Anyhow, the Willamette is a warmish place due to the Pacific influence and despite its northerly latitude, so all the precipitation remained in the form of rain. My drive up had been gorgeous: sunny with impossibly blue skies. Here’s a picture of a spiritual-looking Mt. Shasta from that part of the journey.
But it was raining heavily on the way home yesterday (Sunday) and as we hit the Siskiyou and Shasta passes the rain turned to heavy, wind-driven snow. I haven’t driven in heavy snow since I lived in the Berkshires nearly 40 years ago, so this was a scary experience for me. The I-5 freeway was down to a single lane in places, the snow and fog made for whiteout conditions, and of course the grades were up to 6 percent not to mention the curves. Throw in all those awful big rigs and it was downright menacing. (We love our long-distance haulers, America wouldn’t be the same without them, but I could live without the trucks. Yes I know that’s a total contradiction.) At one point we stopped at a rest stop and when Gus saw the snow coming down he refused to get out of the car. But I made him see the light so he hopped down and seemed a little disoriented as the snowflakes piled up on his back.

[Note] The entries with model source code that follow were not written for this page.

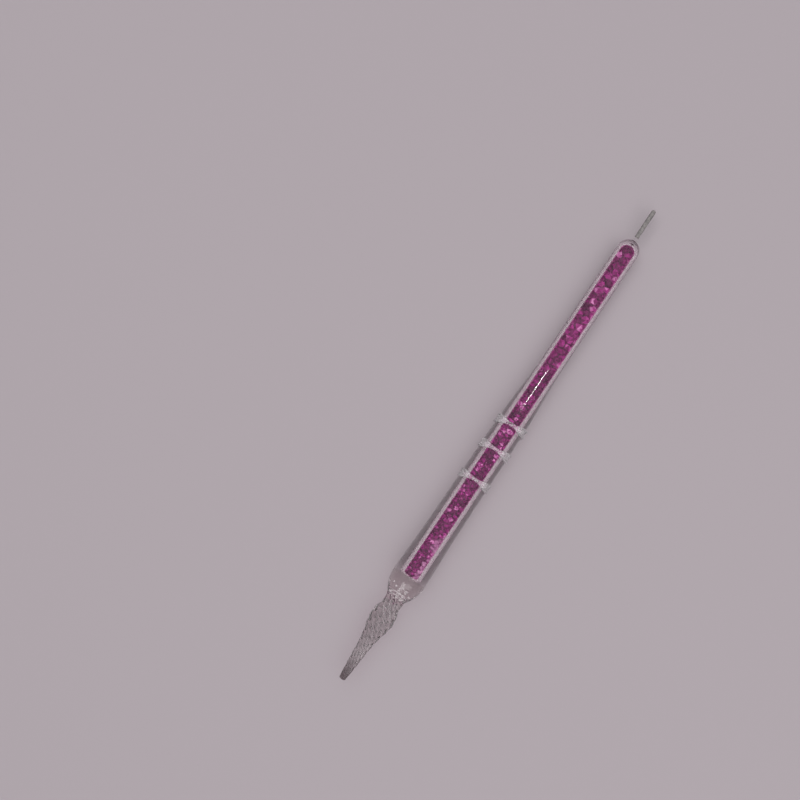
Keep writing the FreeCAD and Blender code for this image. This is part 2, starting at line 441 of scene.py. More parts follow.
def bulb_glass():
    """The shoulder's glass: thick and uneven, tinted a little grey, and with painted shade round its rim.
    """
    material, tree, output = new_material("bulb_glass")
    waves = bumps(tree, noise(tree, BULB_WAVES), 0.05 * MM)
    colour = shaded(tree, BULB_TINT, rim_shade(tree, 0.6))
    body = principled(tree, Base_Color=colour, Roughness=0.05, Transmission_Weight=1.0, Normal=waves)
    see_through(tree, body, output, GLASS_SHADE)
    return material


def painted_point_shade(tree, place):
    """The nib's colour: painted shade darkens its ground point and fades out behind it, where the glass is
    clear.
    """
    along = spread(tree, place["X"], NIB_TIP, NIB_TIP + POINT_SHADE_LENGTH)
    return colour_ramp(tree, along, ((0.15, (0.33, 0.28, 0.29, 1)), (1.0, (0.94, 0.91, 0.905, 1))))


def groove_shade(tree, place):
    """Painted shade: one on the nib's ridges and less down in its flutes, which turn with the twist."""
    height = chain(tree, place["Z"], "SUBTRACT", AXIS_HEIGHT)
    angle = chain(tree, height, "ARCTAN2", place["Y"])
    turned = chain(tree, place["X"], "MULTIPLY_ADD", -TWIST, TWIST * NIB_TIP)
    phase = chain(tree, chain(tree, angle, "ADD", turned), "MULTIPLY", FLUTES)
    ridge = chain(tree, phase, "COSINE")
    return spread(tree, ridge, -1.0, 0.6, 0.62, 1.0)


def nib_glass():
    """The nib's glass: painted shade darkens its ground point, its flutes and its rim, and it is clear
    behind the point.
    """
    material, tree, output = new_material("nib_glass")
    place = coordinates(tree)
    shade = chain(tree, groove_shade(tree, place), "MULTIPLY", rim_shade(tree, 0.45))
    colour = shaded(tree, painted_point_shade(tree, place), shade)
    body = principled(tree, Base_Color=colour, Roughness=0.13, Transmission_Weight=1.0)
    see_through(tree, body, output, GLASS_SHADE)
    return material


def milky_glass():
    """Glass wound on from a rod: full of fine bubbles, so it is slightly cloudy."""
    material, tree, output = new_material("bubbly_glass")
    bubbles = noise(tree, FINE_BUBBLES, 3.0)
    cloud = spread(tree, bubbles, 0.38, 0.62, 0.97, 0.42)
    pits = bumps(tree, bubbles, 0.05 * MM, strength=0.7)
    body = principled(tree, Base_Color=(0.98, 0.94, 0.965, 1.0), Roughness=0.03,
                      Transmission_Weight=cloud, Normal=pits)
    see_through(tree, body, output, GLASS_SHADE)
    return material


def rod_shade_glass():
    """The thin rod at the tail: painted shade makes it grey, in faint streaks along its drawn surface."""
    material, tree, output = new_material("rod_shade_glass")
    stops = ((0.35, (0.24, 0.225, 0.22, 1)), (0.65, (0.44, 0.41, 0.40, 1)))
    tone = colour_ramp(tree, noise(tree, ROD_STREAKS, 3.0), stops)
    body = principled(tree, Base_Color=tone, Roughness=0.3, Transmission_Weight=0.3)
    tree.links.new(body, output.inputs["Surface"])
    return material


def bubble_glint_wall():
    """The wall of a small air bubble: pale and partly matt, a painted highlight that shows the bubble as a
    pale speck.
    """
    material, tree, output = new_material("bubble_painted_glint_wall")
    body = principled(tree, Base_Color=(0.95, 0.92, 0.93, 1.0), Roughness=0.25, Transmission_Weight=0.45)
    see_through(tree, body, output, SEED_SHADE)
    return material


def fused_joint():
    """The face inside a fused joint: glass runs on through it, so nothing shows."""
    material, tree, output = new_material("fused_joint")
    tree.links.new(principled(tree, Alpha=0.0), output.inputs["Surface"])
    return material


def crystal(name, dark, middle, bright, painted_glint):
    """Crushed crystal: chips differ in depth of colour, painted light and shade differs from facet to
    facet, and a painted glint lights a few facets.
    """
    material, tree, output = new_material(name)
    shape = tree.nodes.new("ShaderNodeNewGeometry")
    # Painted light and shade that differs from facet to facet.
    facet_shading = tree.nodes.new("ShaderNodeTexWhiteNoise")
    tree.links.new(shape.outputs["True Normal"], facet_shading.inputs["Vector"])
    inner = mix(tree, "FLOAT", 0.3, facet_shading.outputs["Value"], noise(tree, FACET_STREAKS, 3.0))
    depth = mix(tree, "FLOAT", 0.4, inner, shape.outputs["Random Per Island"])
    cloud = chain(tree, noise(tree, CHIP_CLOUD), "MULTIPLY_ADD", 0.5, -0.25)
    # The last stop is a painted glint.
    stops = ((0.22, dark), (0.5, middle), (0.75, bright), (0.86, painted_glint))
    colour = colour_ramp(tree, chain(tree, depth, "ADD", cloud), stops)
    body = principled(tree, Base_Color=colour, Roughness=0.12)
    tree.links.new(body, output.inputs["Surface"])
    return material


def floor_material():
    """A pale, matt floor with a fine grain."""
    material, tree, output = new_material("pale_floor")
    grain = bumps(tree, noise(tree, FLOOR_GRAIN, 3.0), 0.05 * MM, strength=0.25)
    body = principled(tree, Base_Color=(0.46, 0.409, 0.437, 1.0), Roughness=0.9, Normal=grain)
    tree.links.new(body, output.inputs["Surface"])
    return material


CLEAR = glass("clear_glass", wave_height=0.0015 * MM, roughness=0.1)
TUBE_GLASS = glass("drawn_glass", wave_height=0.004 * MM)
BULB_GLASS = bulb_glass()
BORE_WALL = pink_film_wall()
NIB_GLASS = nib_glass()
MILKY = milky_glass()
ROD_SHADE = rod_shade_glass()
JOINT = fused_joint()
BUBBLE_GLINT_WALL = bubble_glint_wall()

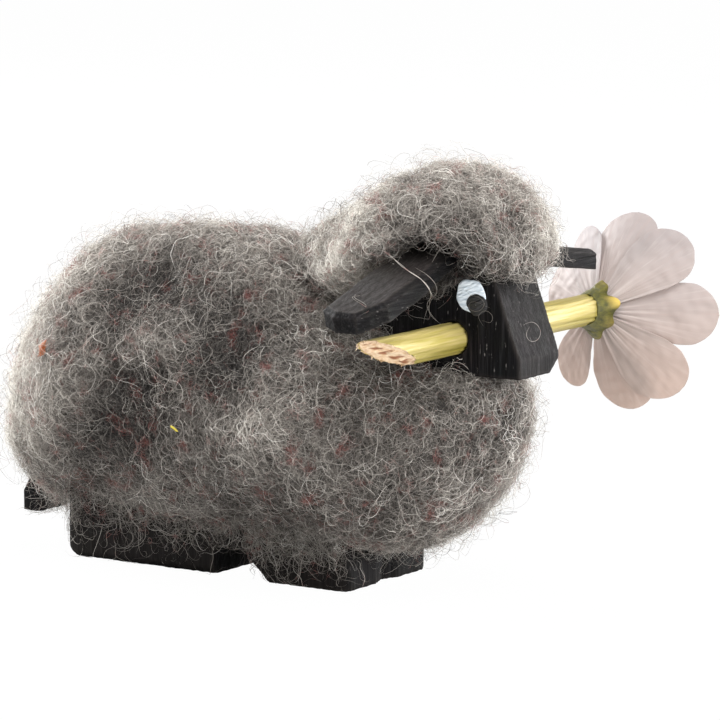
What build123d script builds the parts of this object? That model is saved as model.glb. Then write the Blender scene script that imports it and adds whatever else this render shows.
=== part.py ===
from build123d import *
import math
import os

# A handmade sheep figurine: black-stained wooden blocks wrapped in loose wool,
# with a dried flower whose stem is pushed through a hole across the muzzle.
# Lengths are millimetres. +X is the way the sheep faces, +Y is its left,
# +Z is up. The origin lies under the front foot, in the middle of its sole.

# Shared values
overrun = 1.0
running_clearance = 0.05
soft_clearance = 0.3

# Wooden body block, sawn from one board, with the feet left standing below it
block_depth = 18.0
block_height = 27.0
front_foot_length = 11.7
rear_foot_length = 22.4
foot_gap = 8.4
foot_gap_height = 3.9
foot_gap_rear_lean = 0.6
foot_gap_front_lean = 0.9
hoof_bevel_length = 2.2
hoof_bevel_height = 2.2
heel_radius = 1.7
block_corner_radius = 1.3
toe_hollow = 1.0
toe_hollow_share = 0.6

# Head block, a lath glued on the front end of the body block
head_width = 9.4
head_height = 17.0
head_reach = 21.3
head_seat_length = 9.8
chin_height = 2.3
brow_setback = 5.5
crown_length = 15.5
chin_corner_length = 2.2
chin_corner_height = 1.7

# Painted eyes
eye_diameter = 4.3
eye_setback = 6.7
eye_clearance = 1.1
eye_thickness = 0.2
pupil_diameter = 2.85
pupil_thickness = 0.32
pupil_forward = 0.85
pupil_drop = 1.0
paint_rounding = 0.1
paint_clearance = 0.03

# Ears, laths with a blunt tip, glued to the sides of the head
right_ear_length = 22.4
left_ear_length = 21.8
ear_width = 7.6
ear_thickness = 2.5
ear_setback = 10.2
ear_front_share = 0.42
ear_root_share = 0.6
ear_spread_share = 0.45
ear_cheek_share = 0.93
right_ear_chop_share = 0.82
left_ear_chop_share = 0.97
ear_tip_share = 0.4
ear_edge_chamfer = 0.6
right_ear_root_drop = 2.1
left_ear_root_drop = 3.4
right_ear_clearance = 0.8
left_ear_clearance = 3.3

# Tail, a slat glued to the rear end of the body block
tail_width = 6.0
tail_thickness = 2.6
tail_reach = 11.4
tail_drop = 18.0

# Flower stem through the muzzle
stem_diameter = 4.0
stem_rib_count = 11
stem_rib_depth = 0.16
stem_setback = 9.25
stem_rise = 4.3
stem_near_reach = 18.9
stem_far_reach = 22.3
stem_cut_length = 9.0
stem_cut_turn = 22.0

# Flower, nodding a little on its stem: calyx, two whorls of petals in nested
# cups, and the florets
flower_nod_drop = 1.05
calyx_height = 2.2
calyx_rim_diameter = 5.4
sepal_reach = 3.8
sepal_width = 2.0
sepal_thickness = 0.35
sepal_angles = (92.0, 24.0, -33.0, -92.0, 180.0)
petal_reach = 12.8
petal_root_reach = 1.5
petal_root_width = 1.6
petal_width = 7.5
petal_swell_ratio = 2.0
petal_outline_shares = (0, 0.15, 0.35, 0.55, 0.73, 0.87, 0.96)
petal_thickness = 0.25
petal_gap = 0.2
cup_depth = 8.0
cup_sag = 0.8
florets_diameter = 6.0
florets_height = 1.7
florets_seat_gap = 0.15
petal_angles = (162.0, 121.0, 87.0, 50.0, 2.0, -48.0, -80.0, -128.0)
petal_length_shares = (0.85, 0.94, 0.99, 1.0, 1.015, 1.0, 0.97, 0.94)
petal_width_shares = (0.99, 0.56, 0.99, 1.0, 0.97, 1.04, 0.96, 0.69)

# Wool round the body: how far it stands off the block, and how it swells and
# tapers along its length
wool_over_rear = 8.5
wool_over_chest = 17.7
wool_over_side = 11.2
wool_over_back = 15.6
wool_over_gap = 0.2
fleece_station_shares = (
    *(0, 0.02, 0.087, 0.15, 0.21, 0.28, 0.35, 0.42, 0.49),
    *(0.56, 0.63, 0.7, 0.77, 0.86, 0.926, 0.972, 1),
)
fleece_width_shares = (
    *(0.16, 0.485, 0.72, 0.86, 0.95, 0.985, 1, 1.004, 0.996),
    *(0.98, 0.957, 0.925, 0.884, 0.77, 0.57, 0.38, 0.134),
)
fleece_top_shares = (
    *(0.418, 0.59, 0.82, 0.918, 0.975, 0.994, 1, 0.991, 0.975),
    *(0.955, 0.915, 0.838, 0.727, 0.642, 0.63, 0.61, 0.519),
)
fleece_bottom_shares = (
    *(0.23, 0.07, 0.03, 0.021, 0.017, 0.013, 0.009, 0.005, 0.002),
    *(0.001, 0, 0.001, 0.005, 0.047, 0.153, 0.27, 0.371),
)

# Swells and creases of that wool, one a row: how far along it, the turn round it
# in degrees from its left side over the top, and the height, less than 0 in a crease
fleece_relief_height = 1.6
fleece_relief_size = 5.8
fleece_section_point_count = 16
fleece_relief_shares = (
    (0.1, 200, 0.5),
    (0.15, 232, -0.4),
    (0.22, 184, 0.8),
    (0.22, 133, 0.6),
    (0.31, 149, -0.8),
    (0.4, 136, -0.9),
    (0.41, 110, 0.6),
    (0.36, 164, 0.4),
    (0.41, 176, -0.9),
    (0.39, 190, -1.0),
    (0.3, 199, -1.0),
    (0.24, 232, -0.5),
    (0.46, 166, 0.7),
    (0.56, 163, -0.8),
    (0.56, 148, -0.8),
    (0.66, 182, 0.8),
    (0.67, 130, -0.7),
    (0.63, 145, 0.4),
    (0.54, 106, 0.5),
    (0.58, 230, -0.5),
    (0.78, 186, 0.5),
    (0.84, 205, -0.6),
    (0.92, 205, 0.6),
    (0.12, 60, 0.6),
    (0.2, 20, -0.7),
    (0.3, 75, -0.8),
    (0.33, 35, 0.8),
    (0.37, 0, -0.6),
    (0.45, 60, 0.6),
    (0.47, 20, -0.9),
    (0.55, 80, -0.6),
    (0.6, 40, 0.8),
    (0.66, 5, -0.7),
    (0.7, 65, -0.5),
    (0.76, 30, 0.6),
    (0.83, 350, -0.5),
    (0.9, 20, 0.6),
    (0.28, 330, -0.5),
    (0.5, 335, 0.5),
    (0.2, 345, 0.6),
)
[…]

People were giggling because he was so funny and cute in a WTF way.
Anyhow the trip back to Oakland (from Ashland, where we bunked for the night) took 7-12 hours because of the foul weather. (Ashland: another cute little town like McMinnville although a lot colder since it’s in snow country: shops, restaurants, holiday lights and hippies!) It’s nice to be back home after a week in Mexico and then my week in Oregon. Lots of work to jump on, including a great project concerning the Freemark Abbey renovation Jackson Family Wines is undertaking at the winery in St. Helena.
I’ll try to blog throughout this week. Take care.